— STATED EXERCISE —
Your task is to copy a single run of lines that starts at the line with "Continue the Blender" and stops at the line with "return bpy.context.scene.sleeve_finish", keeping both ends. Copy nothing else.

_____

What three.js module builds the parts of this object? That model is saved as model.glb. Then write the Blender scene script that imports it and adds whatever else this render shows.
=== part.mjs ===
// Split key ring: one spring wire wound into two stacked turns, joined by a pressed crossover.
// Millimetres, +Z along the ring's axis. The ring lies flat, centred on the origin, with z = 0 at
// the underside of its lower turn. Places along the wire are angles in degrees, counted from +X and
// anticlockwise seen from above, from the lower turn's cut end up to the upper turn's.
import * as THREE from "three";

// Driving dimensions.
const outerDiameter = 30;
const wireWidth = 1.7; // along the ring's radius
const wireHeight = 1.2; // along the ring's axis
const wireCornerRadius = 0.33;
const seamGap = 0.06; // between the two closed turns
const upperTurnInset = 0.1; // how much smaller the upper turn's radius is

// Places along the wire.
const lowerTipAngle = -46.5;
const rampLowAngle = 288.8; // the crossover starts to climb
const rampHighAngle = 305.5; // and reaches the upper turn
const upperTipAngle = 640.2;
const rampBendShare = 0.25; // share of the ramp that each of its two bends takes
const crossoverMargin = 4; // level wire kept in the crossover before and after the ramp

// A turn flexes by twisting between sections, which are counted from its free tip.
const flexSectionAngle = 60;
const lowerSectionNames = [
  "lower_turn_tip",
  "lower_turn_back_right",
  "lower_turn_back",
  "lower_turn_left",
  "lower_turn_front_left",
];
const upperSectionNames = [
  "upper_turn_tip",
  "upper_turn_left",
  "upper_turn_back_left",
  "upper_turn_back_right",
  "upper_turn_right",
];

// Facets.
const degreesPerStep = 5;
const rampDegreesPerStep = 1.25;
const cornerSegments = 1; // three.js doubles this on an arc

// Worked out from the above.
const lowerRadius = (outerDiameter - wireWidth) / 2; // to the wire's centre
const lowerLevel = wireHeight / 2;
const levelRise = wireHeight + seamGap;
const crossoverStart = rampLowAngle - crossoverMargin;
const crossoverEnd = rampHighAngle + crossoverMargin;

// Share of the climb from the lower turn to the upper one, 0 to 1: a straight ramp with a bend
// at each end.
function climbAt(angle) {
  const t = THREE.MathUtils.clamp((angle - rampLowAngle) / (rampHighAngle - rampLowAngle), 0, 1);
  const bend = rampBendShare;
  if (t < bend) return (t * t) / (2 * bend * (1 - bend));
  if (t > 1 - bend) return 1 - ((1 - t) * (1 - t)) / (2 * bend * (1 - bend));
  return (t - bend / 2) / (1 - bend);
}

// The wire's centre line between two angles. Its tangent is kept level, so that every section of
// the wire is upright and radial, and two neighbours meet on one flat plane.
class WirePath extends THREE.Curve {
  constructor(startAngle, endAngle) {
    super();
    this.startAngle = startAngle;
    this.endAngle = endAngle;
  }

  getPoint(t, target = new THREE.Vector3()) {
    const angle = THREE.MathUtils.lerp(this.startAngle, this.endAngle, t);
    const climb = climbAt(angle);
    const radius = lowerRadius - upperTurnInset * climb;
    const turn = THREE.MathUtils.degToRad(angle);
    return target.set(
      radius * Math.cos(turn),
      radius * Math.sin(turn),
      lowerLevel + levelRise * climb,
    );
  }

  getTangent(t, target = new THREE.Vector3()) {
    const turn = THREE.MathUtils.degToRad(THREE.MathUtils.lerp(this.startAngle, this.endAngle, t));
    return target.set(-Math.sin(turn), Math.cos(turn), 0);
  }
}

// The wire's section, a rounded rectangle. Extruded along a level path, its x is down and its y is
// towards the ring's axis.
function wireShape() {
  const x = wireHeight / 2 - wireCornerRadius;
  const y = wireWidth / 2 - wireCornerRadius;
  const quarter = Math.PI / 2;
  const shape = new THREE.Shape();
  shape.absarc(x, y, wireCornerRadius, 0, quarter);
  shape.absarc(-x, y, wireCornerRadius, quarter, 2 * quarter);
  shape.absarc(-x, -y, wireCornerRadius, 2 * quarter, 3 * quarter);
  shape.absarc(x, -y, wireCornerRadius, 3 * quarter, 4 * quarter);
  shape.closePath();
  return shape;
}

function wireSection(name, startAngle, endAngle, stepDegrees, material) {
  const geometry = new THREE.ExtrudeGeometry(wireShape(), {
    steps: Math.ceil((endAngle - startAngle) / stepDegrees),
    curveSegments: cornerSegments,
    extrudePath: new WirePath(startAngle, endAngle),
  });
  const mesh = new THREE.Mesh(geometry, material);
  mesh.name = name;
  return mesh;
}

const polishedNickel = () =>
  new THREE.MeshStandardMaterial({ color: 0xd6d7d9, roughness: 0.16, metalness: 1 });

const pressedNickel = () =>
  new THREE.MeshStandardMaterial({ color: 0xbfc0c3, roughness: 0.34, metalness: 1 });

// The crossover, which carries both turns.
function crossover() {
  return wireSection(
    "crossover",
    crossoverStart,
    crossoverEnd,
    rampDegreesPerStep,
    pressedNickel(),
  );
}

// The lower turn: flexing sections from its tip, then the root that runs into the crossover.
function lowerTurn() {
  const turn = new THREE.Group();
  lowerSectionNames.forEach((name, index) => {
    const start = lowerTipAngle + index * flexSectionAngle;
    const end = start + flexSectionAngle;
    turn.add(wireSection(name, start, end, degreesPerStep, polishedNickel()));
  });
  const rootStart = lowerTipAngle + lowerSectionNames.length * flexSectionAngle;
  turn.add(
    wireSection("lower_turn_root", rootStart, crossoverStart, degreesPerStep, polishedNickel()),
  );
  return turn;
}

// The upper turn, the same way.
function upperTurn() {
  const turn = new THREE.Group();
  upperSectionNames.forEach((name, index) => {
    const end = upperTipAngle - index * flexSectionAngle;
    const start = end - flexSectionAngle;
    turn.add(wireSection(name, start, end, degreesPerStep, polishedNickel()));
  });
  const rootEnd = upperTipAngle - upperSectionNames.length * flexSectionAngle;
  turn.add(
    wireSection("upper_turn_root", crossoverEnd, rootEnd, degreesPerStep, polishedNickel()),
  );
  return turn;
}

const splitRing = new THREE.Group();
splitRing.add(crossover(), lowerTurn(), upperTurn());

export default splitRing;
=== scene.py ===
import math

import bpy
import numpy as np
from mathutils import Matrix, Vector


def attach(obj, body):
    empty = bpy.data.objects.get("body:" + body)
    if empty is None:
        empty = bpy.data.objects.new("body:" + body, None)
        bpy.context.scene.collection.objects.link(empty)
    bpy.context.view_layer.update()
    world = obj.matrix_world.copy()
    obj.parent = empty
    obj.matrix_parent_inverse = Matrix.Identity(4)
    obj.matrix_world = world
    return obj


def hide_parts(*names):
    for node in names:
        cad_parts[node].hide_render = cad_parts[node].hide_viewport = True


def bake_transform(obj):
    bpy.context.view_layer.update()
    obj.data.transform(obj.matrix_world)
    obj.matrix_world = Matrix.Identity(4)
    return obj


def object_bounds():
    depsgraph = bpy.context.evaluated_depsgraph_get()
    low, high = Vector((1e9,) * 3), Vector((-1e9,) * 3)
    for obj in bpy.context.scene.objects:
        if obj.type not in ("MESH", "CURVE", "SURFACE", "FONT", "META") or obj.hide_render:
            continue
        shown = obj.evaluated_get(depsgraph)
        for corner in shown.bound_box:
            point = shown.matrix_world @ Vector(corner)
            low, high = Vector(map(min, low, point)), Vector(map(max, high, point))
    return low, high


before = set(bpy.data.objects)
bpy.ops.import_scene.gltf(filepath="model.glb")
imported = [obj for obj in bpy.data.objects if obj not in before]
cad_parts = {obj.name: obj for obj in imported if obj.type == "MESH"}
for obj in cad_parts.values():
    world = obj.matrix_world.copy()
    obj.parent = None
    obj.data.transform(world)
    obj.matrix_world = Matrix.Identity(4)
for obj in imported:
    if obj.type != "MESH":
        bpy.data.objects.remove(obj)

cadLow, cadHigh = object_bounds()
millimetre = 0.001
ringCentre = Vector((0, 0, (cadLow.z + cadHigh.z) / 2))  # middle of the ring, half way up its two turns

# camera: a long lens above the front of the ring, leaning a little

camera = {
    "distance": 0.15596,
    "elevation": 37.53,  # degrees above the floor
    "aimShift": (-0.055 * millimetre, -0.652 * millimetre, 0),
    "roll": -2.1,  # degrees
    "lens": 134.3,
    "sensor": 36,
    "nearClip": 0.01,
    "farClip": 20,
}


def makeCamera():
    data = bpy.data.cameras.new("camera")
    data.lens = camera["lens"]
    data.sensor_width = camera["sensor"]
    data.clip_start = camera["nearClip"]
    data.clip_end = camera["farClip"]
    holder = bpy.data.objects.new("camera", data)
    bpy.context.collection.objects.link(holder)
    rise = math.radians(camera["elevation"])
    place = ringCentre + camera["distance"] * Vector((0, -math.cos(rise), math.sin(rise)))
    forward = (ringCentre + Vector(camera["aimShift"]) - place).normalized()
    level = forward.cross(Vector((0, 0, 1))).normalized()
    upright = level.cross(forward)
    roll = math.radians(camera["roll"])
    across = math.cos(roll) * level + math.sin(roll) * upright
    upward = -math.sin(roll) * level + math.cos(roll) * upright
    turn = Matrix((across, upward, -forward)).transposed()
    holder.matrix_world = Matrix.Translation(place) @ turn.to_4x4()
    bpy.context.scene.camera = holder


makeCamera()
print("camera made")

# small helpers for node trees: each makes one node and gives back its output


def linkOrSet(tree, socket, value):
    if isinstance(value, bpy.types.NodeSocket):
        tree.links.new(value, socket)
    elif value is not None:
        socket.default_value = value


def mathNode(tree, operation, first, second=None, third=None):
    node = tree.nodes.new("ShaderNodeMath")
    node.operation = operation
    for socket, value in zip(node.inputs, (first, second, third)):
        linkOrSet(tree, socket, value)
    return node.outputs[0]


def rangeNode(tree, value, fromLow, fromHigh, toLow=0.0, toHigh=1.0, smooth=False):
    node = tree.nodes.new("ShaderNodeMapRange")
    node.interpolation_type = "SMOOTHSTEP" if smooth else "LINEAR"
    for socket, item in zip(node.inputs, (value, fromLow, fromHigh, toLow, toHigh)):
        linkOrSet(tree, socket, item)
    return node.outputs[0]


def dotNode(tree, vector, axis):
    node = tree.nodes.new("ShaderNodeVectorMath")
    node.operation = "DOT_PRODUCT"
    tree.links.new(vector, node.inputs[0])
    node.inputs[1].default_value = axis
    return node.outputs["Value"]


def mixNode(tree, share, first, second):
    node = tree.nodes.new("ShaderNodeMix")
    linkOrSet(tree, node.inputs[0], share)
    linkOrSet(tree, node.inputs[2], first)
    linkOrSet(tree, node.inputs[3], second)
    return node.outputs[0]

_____

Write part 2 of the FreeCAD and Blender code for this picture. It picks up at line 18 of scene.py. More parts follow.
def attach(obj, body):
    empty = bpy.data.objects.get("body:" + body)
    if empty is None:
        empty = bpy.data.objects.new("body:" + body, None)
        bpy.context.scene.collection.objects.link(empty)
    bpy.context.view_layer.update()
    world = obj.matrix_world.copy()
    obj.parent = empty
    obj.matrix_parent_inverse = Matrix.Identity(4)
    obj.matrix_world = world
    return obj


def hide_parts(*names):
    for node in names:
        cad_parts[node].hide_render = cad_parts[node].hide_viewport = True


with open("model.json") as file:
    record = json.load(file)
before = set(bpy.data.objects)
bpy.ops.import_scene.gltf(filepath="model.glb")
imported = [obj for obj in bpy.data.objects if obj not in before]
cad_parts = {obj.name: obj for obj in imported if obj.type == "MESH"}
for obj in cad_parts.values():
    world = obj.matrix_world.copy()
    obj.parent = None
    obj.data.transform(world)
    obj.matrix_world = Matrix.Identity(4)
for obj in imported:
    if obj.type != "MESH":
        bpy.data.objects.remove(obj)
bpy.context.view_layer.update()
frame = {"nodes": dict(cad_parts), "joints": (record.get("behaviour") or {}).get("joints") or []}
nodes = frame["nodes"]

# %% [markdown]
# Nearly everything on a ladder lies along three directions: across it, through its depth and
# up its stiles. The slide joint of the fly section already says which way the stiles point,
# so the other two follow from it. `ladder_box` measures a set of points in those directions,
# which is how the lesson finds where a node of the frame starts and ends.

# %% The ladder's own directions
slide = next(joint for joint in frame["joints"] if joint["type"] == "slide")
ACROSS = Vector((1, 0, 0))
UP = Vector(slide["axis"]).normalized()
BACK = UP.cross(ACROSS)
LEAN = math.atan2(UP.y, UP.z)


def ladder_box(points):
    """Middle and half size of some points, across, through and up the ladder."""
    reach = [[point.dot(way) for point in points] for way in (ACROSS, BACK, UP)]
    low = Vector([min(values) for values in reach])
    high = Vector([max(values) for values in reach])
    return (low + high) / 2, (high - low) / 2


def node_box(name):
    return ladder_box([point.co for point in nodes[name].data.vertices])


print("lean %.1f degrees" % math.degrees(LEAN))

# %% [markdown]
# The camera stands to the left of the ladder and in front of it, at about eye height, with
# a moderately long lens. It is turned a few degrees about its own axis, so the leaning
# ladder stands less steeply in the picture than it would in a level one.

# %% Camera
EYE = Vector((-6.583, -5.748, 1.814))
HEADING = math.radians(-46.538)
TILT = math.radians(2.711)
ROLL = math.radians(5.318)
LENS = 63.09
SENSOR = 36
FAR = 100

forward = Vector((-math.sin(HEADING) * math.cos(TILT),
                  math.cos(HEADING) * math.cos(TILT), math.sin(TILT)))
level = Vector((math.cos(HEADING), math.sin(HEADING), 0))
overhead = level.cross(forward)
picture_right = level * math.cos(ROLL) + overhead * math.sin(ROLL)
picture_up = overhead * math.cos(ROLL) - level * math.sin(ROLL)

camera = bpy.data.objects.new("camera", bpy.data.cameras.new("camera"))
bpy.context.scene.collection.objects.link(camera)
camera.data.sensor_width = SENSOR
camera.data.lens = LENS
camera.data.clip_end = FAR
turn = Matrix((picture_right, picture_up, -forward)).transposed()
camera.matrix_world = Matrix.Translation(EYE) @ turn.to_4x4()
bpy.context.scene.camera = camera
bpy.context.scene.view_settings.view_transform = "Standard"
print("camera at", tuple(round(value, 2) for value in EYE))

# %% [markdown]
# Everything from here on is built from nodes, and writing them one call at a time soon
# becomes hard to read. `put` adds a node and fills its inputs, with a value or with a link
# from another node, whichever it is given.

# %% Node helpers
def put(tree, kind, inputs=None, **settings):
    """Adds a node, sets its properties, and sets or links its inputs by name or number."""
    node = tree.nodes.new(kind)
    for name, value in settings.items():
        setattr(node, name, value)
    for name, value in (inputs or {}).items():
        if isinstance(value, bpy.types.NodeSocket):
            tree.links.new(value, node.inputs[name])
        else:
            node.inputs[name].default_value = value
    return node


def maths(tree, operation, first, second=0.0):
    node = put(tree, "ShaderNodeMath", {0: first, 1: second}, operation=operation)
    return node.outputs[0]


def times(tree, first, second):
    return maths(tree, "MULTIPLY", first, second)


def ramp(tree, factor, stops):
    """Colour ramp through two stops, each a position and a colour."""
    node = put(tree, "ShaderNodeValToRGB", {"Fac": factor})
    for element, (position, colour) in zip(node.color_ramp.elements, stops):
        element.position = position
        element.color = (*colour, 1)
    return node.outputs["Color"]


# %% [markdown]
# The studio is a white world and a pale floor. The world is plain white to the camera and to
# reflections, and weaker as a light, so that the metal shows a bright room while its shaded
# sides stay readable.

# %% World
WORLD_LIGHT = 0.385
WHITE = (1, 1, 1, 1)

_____

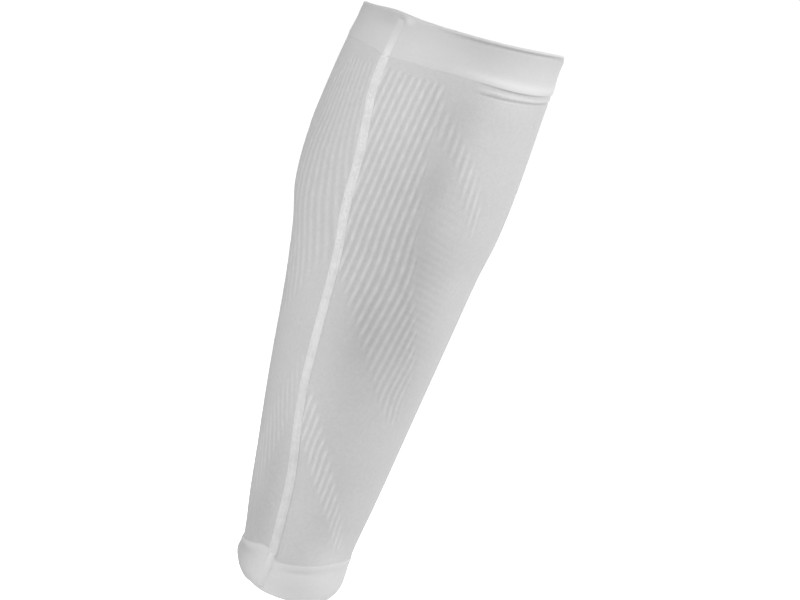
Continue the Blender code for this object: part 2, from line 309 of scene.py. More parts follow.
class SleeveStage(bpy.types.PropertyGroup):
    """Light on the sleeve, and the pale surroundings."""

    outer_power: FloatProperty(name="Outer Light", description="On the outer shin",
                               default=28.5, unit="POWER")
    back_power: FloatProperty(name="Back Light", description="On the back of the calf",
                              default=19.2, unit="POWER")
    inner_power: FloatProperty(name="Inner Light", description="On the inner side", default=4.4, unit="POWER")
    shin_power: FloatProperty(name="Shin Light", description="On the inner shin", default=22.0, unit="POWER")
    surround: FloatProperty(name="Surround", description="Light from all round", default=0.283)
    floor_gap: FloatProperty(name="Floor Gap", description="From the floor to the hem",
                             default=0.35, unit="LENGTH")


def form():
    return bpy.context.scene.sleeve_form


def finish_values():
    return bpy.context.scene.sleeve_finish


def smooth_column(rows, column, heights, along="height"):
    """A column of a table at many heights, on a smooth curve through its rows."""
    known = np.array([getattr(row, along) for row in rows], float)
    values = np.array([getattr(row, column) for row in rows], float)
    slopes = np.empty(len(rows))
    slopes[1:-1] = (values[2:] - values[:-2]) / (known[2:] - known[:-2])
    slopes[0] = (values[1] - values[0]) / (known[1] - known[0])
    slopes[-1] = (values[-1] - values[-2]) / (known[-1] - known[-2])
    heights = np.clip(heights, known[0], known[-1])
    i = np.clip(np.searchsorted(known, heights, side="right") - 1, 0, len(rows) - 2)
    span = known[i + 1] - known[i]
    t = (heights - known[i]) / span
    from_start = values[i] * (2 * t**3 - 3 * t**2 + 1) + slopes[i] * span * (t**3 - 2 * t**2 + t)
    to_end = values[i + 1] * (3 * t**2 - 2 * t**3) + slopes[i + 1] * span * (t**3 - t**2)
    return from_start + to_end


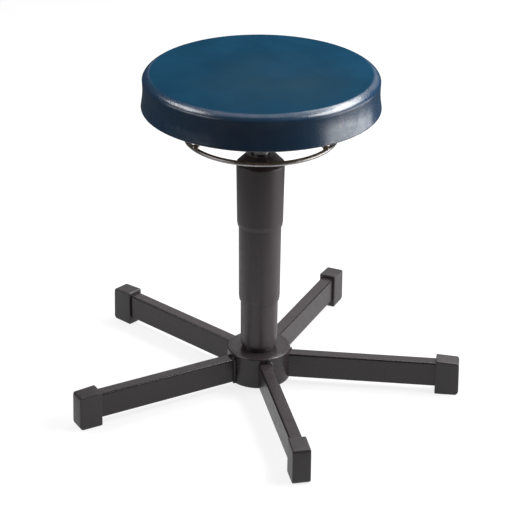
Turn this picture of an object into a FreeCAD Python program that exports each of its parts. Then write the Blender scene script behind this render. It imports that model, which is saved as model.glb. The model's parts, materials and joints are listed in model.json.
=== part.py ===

_____

— ANSWER TO THE PROBLEM —
Continue the Blender code for this object: part 2, from line 309 of scene.py. More parts follow.
class SleeveStage(bpy.types.PropertyGroup):
    """Light on the sleeve, and the pale surroundings."""

    outer_power: FloatProperty(name="Outer Light", description="On the outer shin",
                               default=28.5, unit="POWER")
    back_power: FloatProperty(name="Back Light", description="On the back of the calf",
                              default=19.2, unit="POWER")
    inner_power: FloatProperty(name="Inner Light", description="On the inner side", default=4.4, unit="POWER")
    shin_power: FloatProperty(name="Shin Light", description="On the inner shin", default=22.0, unit="POWER")
    surround: FloatProperty(name="Surround", description="Light from all round", default=0.283)
    floor_gap: FloatProperty(name="Floor Gap", description="From the floor to the hem",
                             default=0.35, unit="LENGTH")


def form():
    return bpy.context.scene.sleeve_form


def finish_values():
    return bpy.context.scene.sleeve_finish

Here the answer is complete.